Теперь я прочла текст, вырезанный мною на кресте десятью годами раньше. «Серафина. Скорбь вечна!». Помню, я написала так потому, что мама считала, будто я зря убиваюсь, что у соседей полно котят и я могу завести себе нового, как только захочу. Наверняка удастся найти кошечку такого же окраса. Мама так и не поняла уникальности животных — что их невозможно заменить, что дело не в окрасе. Я вспомнила, что говорил мне в больнице один из пожилых врачей. «Скорбь, — сказал он, — следует определенному алгоритму, который одинаков практически у всех, кого она настигает». Затем он перечислил последовательность определенных фаз, названия которых я уже забыла, и добавил, что у большинства людей это проходит именно так. Проходит примерно год — и самое трудное оказывается позади, и можно снова жить, как прежде.
«Скорбь как собака, — продолжал он, когда я выразила сомнения по поводу простоты этой теории. — Поначалу она следует за хозяином близко-близко. Но со временем, если продолжать идти, собака устанет, и расстояние увеличится». И со мной будет точно так же, заявил он. Со временем я уже не буду видеть свое горе, а лишь едва ощущать его присутствие.
Ясное дело, все это полная чушь, но у меня не было сил спорить. И сейчас, ощутив, как мне печально из-за смерти Серафины, как мне не хватает ее тепленького тельца рядом со мной в постели, я поняла, что смерть Поля будет идти за мной всю жизнь, как лающая собака. Никуда она не денется.

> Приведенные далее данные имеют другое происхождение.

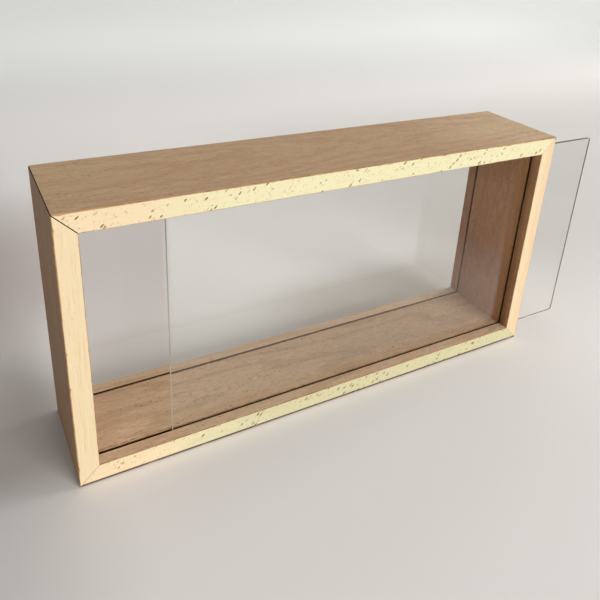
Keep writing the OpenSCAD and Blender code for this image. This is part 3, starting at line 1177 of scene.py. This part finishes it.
def pale_card():
    """Matte pale card: the plain card, its soft greys, and those for some kinds of ray alone."""
    material, tree, shader = new_finish("pale_card")
    place = add(tree, "TexCoord").outputs["Object"]
    side, depth, _ = axes(tree, place)
    seen, glossy, through = looking(tree)
    colour = card_ground(tree, place, side, depth)
    colour = painted_case_shadows(tree, colour, side, depth)
    colour = left_shade(tree, colour, side, depth, through)
    gathering = maths(tree, "SUBTRACT", 1.0, seen)
    colour = shaded(tree, colour, SCATTER_GREY, between(tree, side, -0.25, -0.8), gathering)
    corner = weighed(tree, side, depth, *CORNER_LINE)
    colour = shaded(tree, colour, CORNER_GREY, glossy, between(tree, corner, 0.175, 0.3),
                    between(tree, depth, 0.12, 0.0))
    beyond = weighed(tree, side, depth, *BEYOND_LINE)
    colour = shaded(tree, colour, BEYOND_GREY, glossy, between(tree, beyond, 0.432, 0.442),
                    between(tree, depth, 0.1, 0.05))
    tree.links.new(colour, shader.inputs["Base Color"])
    shader.inputs["Roughness"].default_value = CARD_ROUGH
    shader.inputs["Specular IOR Level"].default_value = CARD_SHEEN
    return material


dress(stage, [pale_card()])
stage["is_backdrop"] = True
print("stage finish:", stage.data.materials[0].name)

# %% [markdown]
# Soft daylight comes from the front right. The window is a large lamp, low on that side, which
# makes the front edges the brightest. A weaker one to the left of the front and one square to
# the right keep the case's two ends readable, and one overhead, like a pale ceiling, lifts the
# top and the floor. A faint glow from all round fills what is left. One small lamp could give
# the same brightness, but its shadows would be hard and black. Power is worked out from the
# level wanted at the case: a small lamp lights a white face square to it to its power divided
# by the square of pi times the distance.

# %% The light
MIDDLE = Vector((0, 0, CASE_H / 2))
WINDOW_WHITE = (1.0, 0.985, 0.97)
LEFT_WHITE = (1.0, 0.985, 0.965)
CEILING_WHITE = (1.0, 0.99, 0.975)
GLOW_WHITE = (1.0, 0.99, 0.97, 1)
GLOW_LEVEL, GLOW_SEEN = 0.06, 0.75


def soft_lamp(name, right, up, away, size, level, colour):
    """A rectangular lamp that looks at the middle of the case. right is its angle to the right
    of straight in front, up its angle above level, and level the light that it gives there."""
    lamp = bpy.data.lights.new(name, "AREA")
    lamp.shape = "RECTANGLE"
    lamp.size, lamp.size_y = size
    lamp.energy = level * (math.pi * away) ** 2
    lamp.color = colour
    thing = bpy.data.objects.new(name, lamp)
    bpy.context.scene.collection.objects.link(thing)
    right, up = math.radians(right), math.radians(up)
    flat = math.cos(up)
    toward = Vector((flat * math.sin(right), -flat * math.cos(right), math.sin(up)))
    thing.location = MIDDLE + away * toward
    thing.rotation_euler = toward.to_track_quat("Z", "Y").to_euler()
    thing.visible_camera = False
    thing.visible_transmission = False
    thing.visible_glossy = False
    print(name, "power, W:", round(lamp.energy))


def glow():
    """A weak even light from all round. A ray that looks, and hasn't been scattered by any
    dull surface on its way, sees pale grey instead."""
    world = bpy.data.worlds.new("glow")
    world.use_nodes = True
    bpy.context.scene.world = world
    tree = world.node_tree
    unscattered = maths(tree, "LESS_THAN", add(tree, "LightPath").outputs["Diffuse Depth"], 0.5)
    seen = overlap(tree, looking(tree)[0], unscattered)
    background = tree.nodes["Background"]
    background.inputs["Color"].default_value = GLOW_WHITE
    tree.links.new(ranged(tree, seen, GLOW_LEVEL, GLOW_SEEN), background.inputs["Strength"])


soft_lamp("window", right=20, up=16, away=7.0, size=(3.6, 2.6), level=0.75, colour=WINDOW_WHITE)
soft_lamp("left_window", right=-35, up=14, away=6.0, size=(2.4, 2.0), level=0.24,
          colour=LEFT_WHITE)
soft_lamp("side_window", right=90, up=28, away=4.0, size=(2.0, 2.0), level=0.4,
          colour=CEILING_WHITE)
soft_lamp("ceiling", right=40, up=70, away=2.8, size=(2.6, 2.6), level=0.22, colour=CEILING_WHITE)
glow()

# %% [markdown]
# The camera stands to the left of the front and above, turned a little, and rolled by a few
# degrees. It could be placed by eye, but its place, turns and lens come from matching the
# case's corners to the photograph, which shows the lower part of a taller view: that is why
# the lens is shifted.

# %% The camera
CAMERA_AT = (-0.1805, -0.2897, 0.2678)
CAMERA_YAW = math.radians(30.81)
CAMERA_PITCH = math.radians(-22.89)
CAMERA_ROLL = math.radians(3.486)
FRAME_PIXELS = 600
FOCAL_PIXELS = 648.55
AXIS_PIXEL = (311.69, 192.09)
SENSOR = 36.0


def make_camera():
    """Level and facing +Y, then rolled, pitched and turned."""
    data = bpy.data.cameras.new("camera")
    data.sensor_width = SENSOR
    data.lens = FOCAL_PIXELS / FRAME_PIXELS * SENSOR
    data.shift_x = (FRAME_PIXELS / 2 - AXIS_PIXEL[0]) / FRAME_PIXELS
    data.shift_y = (AXIS_PIXEL[1] - FRAME_PIXELS / 2) / FRAME_PIXELS
    camera = bpy.data.objects.new("camera", data)
    bpy.context.scene.collection.objects.link(camera)
    turn = Matrix.Rotation(-CAMERA_YAW, 4, "Z")
    turn = turn @ Matrix.Rotation(math.pi / 2 + CAMERA_PITCH, 4, "X")
    turn = turn @ Matrix.Rotation(CAMERA_ROLL, 4, "Z")
    camera.matrix_world = Matrix.Translation(CAMERA_AT) @ turn
    return camera


camera = make_camera()
bpy.context.scene.camera = camera
bpy.context.scene.view_settings.view_transform = "Standard"
print("lens, mm:", round(camera.data.lens, 1))

# %% [markdown]
# Last, the outer boxes of the plain model and of the dressed one are compared, and how far the
# dressed one has grown is printed.

# %% How far the model has grown
SHOWN_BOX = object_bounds()
for shown, planned in zip(SHOWN_BOX, CAD_BOX):
    print("grown, mm:", [round((a - b) / MM, 3) for a, b in zip(shown, planned)])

Отойдя на приличное расстояние от маленьких крестов, я всадила лопату в землю и начала копать. Земля оказалась мягче, чем я думала. Быстрые результаты вызывали у меня удовлетворение, однообразные движения успокаивали.
— Что ты делаешь? — спросил чей-то голос за моей спиной.
Обернувшись, я увидела Ивана. Он смотрел на меня таким взглядом, от которого у меня всегда все внутри сжималось — словно я зверек, которого он выследил в лесу.
— А ты сам что делаешь? — спросила я. — Тебе что, больше нечем заняться, кроме как болтаться вокруг и пугать людей?
— Дождь пошел, — сказал Иван и посмотрел на небо.
Полностью поглощенная своей работой, я даже не заметила, как переменилась погода.
— Отлично, — ответила я. — Буду знать.
Не говоря больше ни слова, я продолжала копать. Мне подумалось: как странно, что Вильхельм, один из самых любимых мною людей, создал существо, которое вызывало во мне такое неприятное чувство самим фактом своего существования. «Разве Иван сделал мне что-то плохое?» — думала я, ссыпая землю всего в нескольких сантиметрах от его черных сапог.